◆ Job: Write out the whole of the material exactly.

◆ Material:
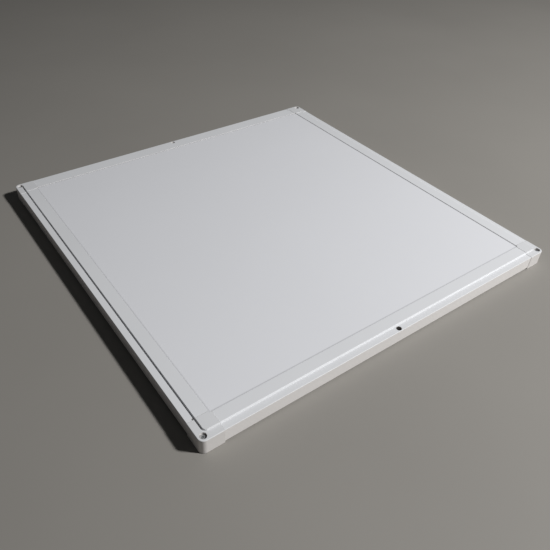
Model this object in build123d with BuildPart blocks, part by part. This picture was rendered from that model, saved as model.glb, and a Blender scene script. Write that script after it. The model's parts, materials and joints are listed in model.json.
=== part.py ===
"""Square direct-lit LED ceiling panel: extruded frame, corner blocks, diffuser, LED bars and mounting ears.

Millimetres, +Z up, lit face up. The origin is the centre of the square on the plane that the corner
blocks' feet stand on. The front rail runs along X on the -Y side.
"""

from build123d import *
import math
import os

os.makedirs("parts", exist_ok=True)

# ---------------------------------------------------------------- overall size
PANEL = 595.0
HALF = PANEL / 2
BLOCK = 30.0
BLOCK_PROUD = 0.4
BLOCK_RISE = 0.35
BLOCK_END_CHAMFER = 0.3
RAIL_OUT = HALF - BLOCK_PROUD
SEAM_GAP = 0.15
RAIL_LENGTH = PANEL - 2 * (BLOCK + SEAM_GAP)

# ---------------------------------------------------------------- heights above the feet
RAIL_BOTTOM = 2.4
BASE_TOP = 3.8
PLATE_BOTTOM = 3.9
PLATE_TOP = 4.6
FIN_BOTTOM = 4.8
FIN_TOP = 5.8
SHELF_BOTTOM = 19.8
SHELF_TOP = 21.0
GASKET_TOP = 22.15
DIFFUSER_TOP = 23.65
FLANGE_TOP = 22.3
LIP_UNDER = 23.7
LIP_TOP = 24.3
BLOCK_FLANGE_TOP = FLANGE_TOP + BLOCK_RISE
BLOCK_LIP_TOP = LIP_TOP + BLOCK_RISE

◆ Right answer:
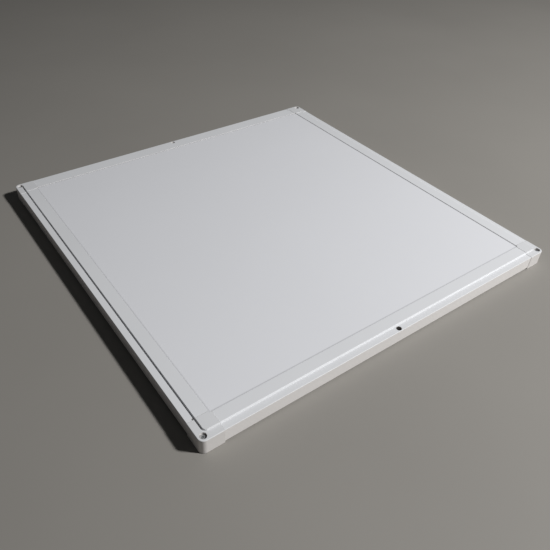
Model this object in build123d with BuildPart blocks, part by part. This picture was rendered from that model, saved as model.glb, and a Blender scene script. Write that script after it. The model's parts, materials and joints are listed in model.json.
=== part.py ===
"""Square direct-lit LED ceiling panel: extruded frame, corner blocks, diffuser, LED bars and mounting ears.

Millimetres, +Z up, lit face up. The origin is the centre of the square on the plane that the corner
blocks' feet stand on. The front rail runs along X on the -Y side.
"""

from build123d import *
import math
import os

os.makedirs("parts", exist_ok=True)

# ---------------------------------------------------------------- overall size
PANEL = 595.0
HALF = PANEL / 2
BLOCK = 30.0
BLOCK_PROUD = 0.4
BLOCK_RISE = 0.35
BLOCK_END_CHAMFER = 0.3
RAIL_OUT = HALF - BLOCK_PROUD
SEAM_GAP = 0.15
RAIL_LENGTH = PANEL - 2 * (BLOCK + SEAM_GAP)

# ---------------------------------------------------------------- heights above the feet
RAIL_BOTTOM = 2.4
BASE_TOP = 3.8
PLATE_BOTTOM = 3.9
PLATE_TOP = 4.6
FIN_BOTTOM = 4.8
FIN_TOP = 5.8
SHELF_BOTTOM = 19.8
SHELF_TOP = 21.0
GASKET_TOP = 22.15
DIFFUSER_TOP = 23.65
FLANGE_TOP = 22.3
LIP_UNDER = 23.7
LIP_TOP = 24.3
BLOCK_FLANGE_TOP = FLANGE_TOP + BLOCK_RISE
BLOCK_LIP_TOP = LIP_TOP + BLOCK_RISE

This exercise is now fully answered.